Uma mulher negra e o seu filho, numa sociedade desigual e progressivamente gentrificada, não podia ser fácil. Há qualquer coisa neste espaço comunitário – a ajuda, a força da sobrevivência, que nos faz lembrar o Brooklin do Spike Lee, sobretudo em Do the Right Thing (Não Dês Bronca, 1989). Mas também aqueles momentos de rua, ainda antes do filme estabilizar em torno de um lar e de um casamento, onde a energia podia ser a dos irmãos Safdie.
A Thousand and One, vencedor do Grande Prémio do Júri no Festival de Sundance de 2023, é um filme que procura uma verdade na sua intensidade, no contacto das suas personagens com as dificuldades de sobrevivência.
Embora se mantenha essencialmente um filme de set pieces de representação, estas tornam-se mais evidentes quando estamos no espaço da casa. Curiosamente, essa energia social, documental, dá, aos poucos, lugar à estabilização do drama, sendo que a destruição progressiva da casa/lar revela nova transfiguração para um tom mais abertamente melodramático. Essas alterações são acompanhadas de duas mudanças de ator, à medida que a personagem de Terry cresce. Aven Courtney guiar-nos-á para 2001 e os seus anos de escola, terminando depois já em 2005, com 17 anos, com a soberba prestação de Josiah Cross.

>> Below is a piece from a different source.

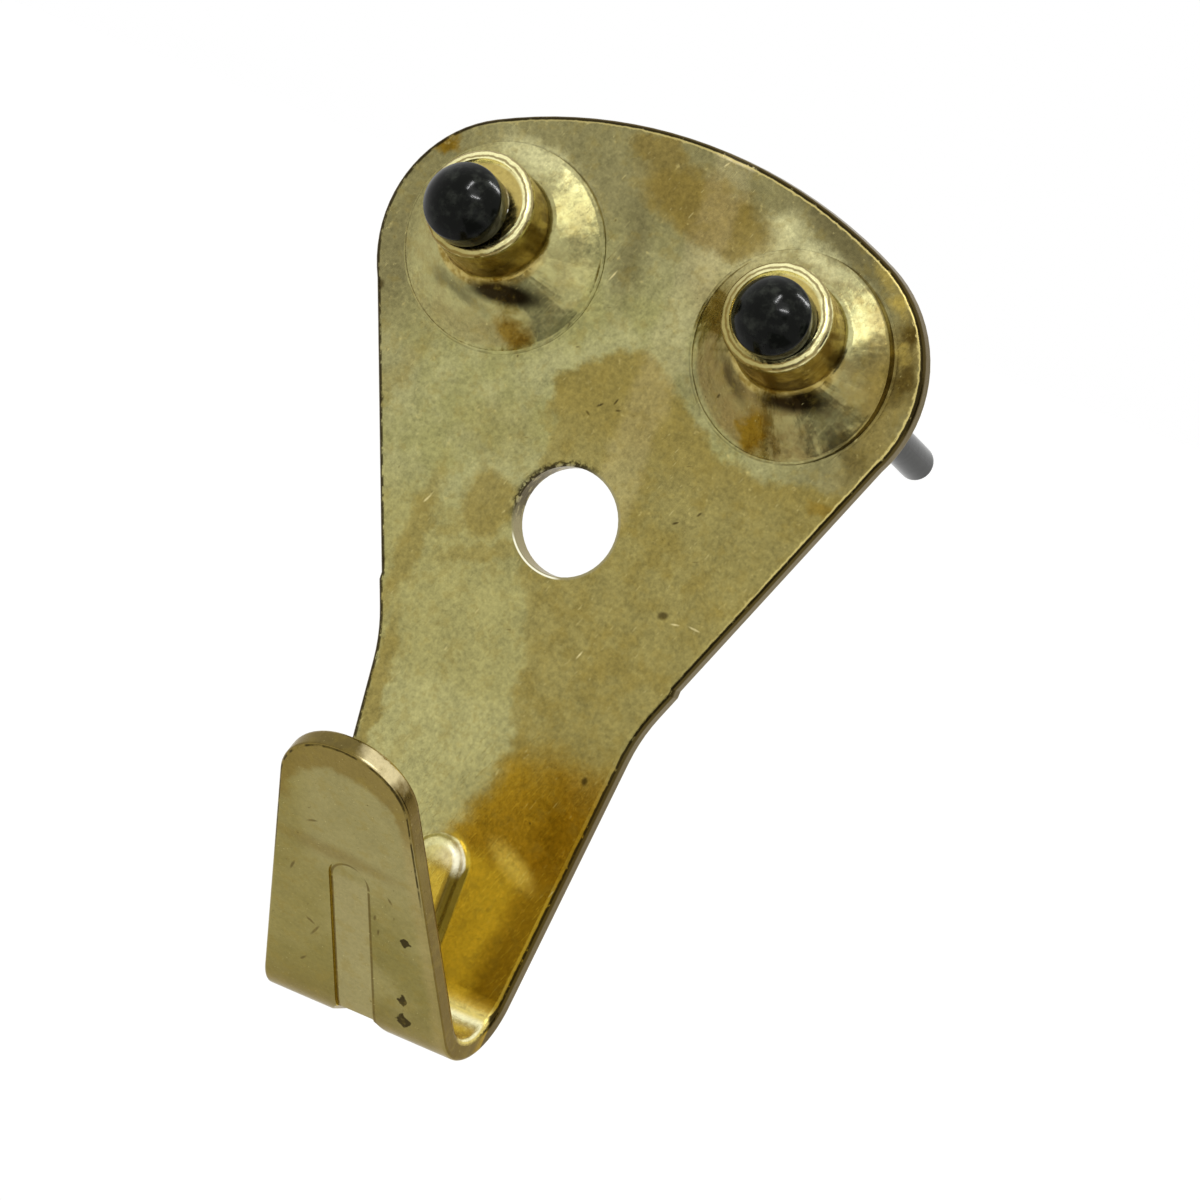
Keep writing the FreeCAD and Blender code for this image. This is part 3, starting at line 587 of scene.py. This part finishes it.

Se é verdade que Teyana Taylor e a sua personagem são o epicentro do filme, o tesouro escondido está na representação de Cross. O desfecho surpreendente é desenhado no seu rosto: a emoção contida, a hesitação nas palavras, o olhar baixo, o tom de voz quase no falsete.
A Thousand and One, vencedor do Grande Prémio do Júri no Festival de Sundance de 2023, é um filme que procura uma verdade na sua intensidade, no contacto das suas personagens com as dificuldades de sobrevivência. Nem sempre as cenas sobrevivem a um certo utilitarismo, ou mesmo a algum artificialismo. Mas é certo que caminha para nos dar o amor verdadeiro entre mãe/filho e o desamparo pelo caminho das escolhas feitas. E Josiah Cross, sendo a imagem final desse desamparo, não só confirma a ótima primeira obra de Rockwell, como deixa antever um futuro brilhante para este jovem de 23 anos. Veremos se assim é.